You can argue as follows: any element of $F_2$ is by definition a word in terms of $a$ and $b$. Because $\mathbb{Z}_2\oplus\mathbb{Z}_3$ is an abelian group, the image of $a$ and $b$ under $\Phi$ commute in $\mathbb{Z}_2\oplus\mathbb{Z_3}$. Thus, any $x\in F_2$ has image of the form $$\Phi(x) = m\Phi(a)+n\Phi(b) = (m+2\mathbb{Z},n+3\mathbb{Z})$$
for integers $m,n$ which correspond to the total power of $a,b$ respectively that appears in the word $x$. If $x$ is in the kernel, then this $\Phi(x)$ must of course be zero, which means that $m$ is even and $n$ is divisible by $3$, so we are done.
(Also, you write $a+a=e$ which is not correct; it should rather be $\Phi(a)+\Phi(a)=e$ where we are working in the group $\mathbb Z_2\oplus\mathbb Z_3$. However it is also conventional to denote the identity of an additive group by $0$ instead of $e$.)
A: I assume that by $F_n$ you mean free group, not free abelian group. It would be unusual to denote a free abelian group by $F_n$.

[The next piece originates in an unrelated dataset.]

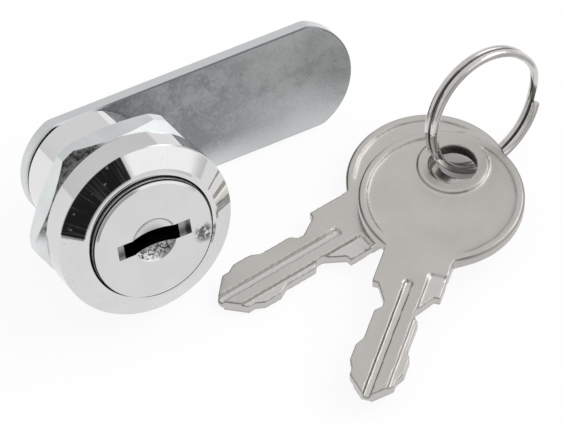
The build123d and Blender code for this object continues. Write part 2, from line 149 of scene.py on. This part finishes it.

Any combination of these would also obtain $e$, so my initial thought is that $K$ is generated by $a^2$ and $b^3$.

That is not enough. First an example. Consider the general linear group of square matrices over $\mathbb{R}$: $GL(2,\mathbb{R})$. Now pick two matrices
$$A=\left[\begin{matrix}
-1 & 0 & 0 \\
0 & -1 & 0 \\
0 & 0 & 1 \\
\end{matrix}\right]$$
$$B=\left[\begin{matrix}
1 & 0 & 0 \\
0 & \cos\big(\frac{2}{3}\pi\big) & -\sin\big(\frac{2}{3}\pi\big) \\
0 & \sin\big(\frac{2}{3}\pi\big) & \cos\big(\frac{2}{3}\pi\big) \\
\end{matrix}\right]$$
Both are rotations in $\mathbb{R}^3$, but around different axis. Furthermore you can verify that $A^2=1$ and $B^3=1$ but $AB\neq BA$, and so the subgroup generated by $\langle A,B\rangle$ cannot be isomorphic to $\mathbb{Z}_2\oplus\mathbb{Z}_3$ even though it does satisfy $A^2=1$ and $B^3=1$ relations.
This shows that $\langle a,b\ |\ a^2=1,\ b^3=1\rangle$ is not a presentation of $\mathbb{Z}_2\oplus\mathbb{Z}_3$.

But you are very close. In fact, it is enough to add commutativity relations. More precisely your $K$ is generated by $\langle a^2, b^3, aba^{-1}b^{-1}\rangle$. How do we know that? Well, consider the following group homomorphism:
$$g:\langle a,b\ |\ a^2=1,\ b^3=1,\ ab=ba\rangle\to \mathbb{Z}_2\oplus\mathbb{Z}_3$$
$$g(a)=(1,0)$$
$$g(b)=(0,1)$$
I leave as an exercise that if my $g$ is an isomorphsim then your $K=\langle a^2,b^2,aba^{-1}b^{-1}\rangle$.
It clearly is surjective. Now assume that $g(x)=0$. Since our group on the left is abelian, then $x=a^nb^m$. It follows that $0=g(x)=g(a)^ng(b)^m=(n,m)$ which is if and only if $2|n$ and $3|m$. But then $a^n=1$ and $b^m=1$, meaning $x=1$ and thus $\ker g$ is trivial. Which shows that $g$ is an isomorphism.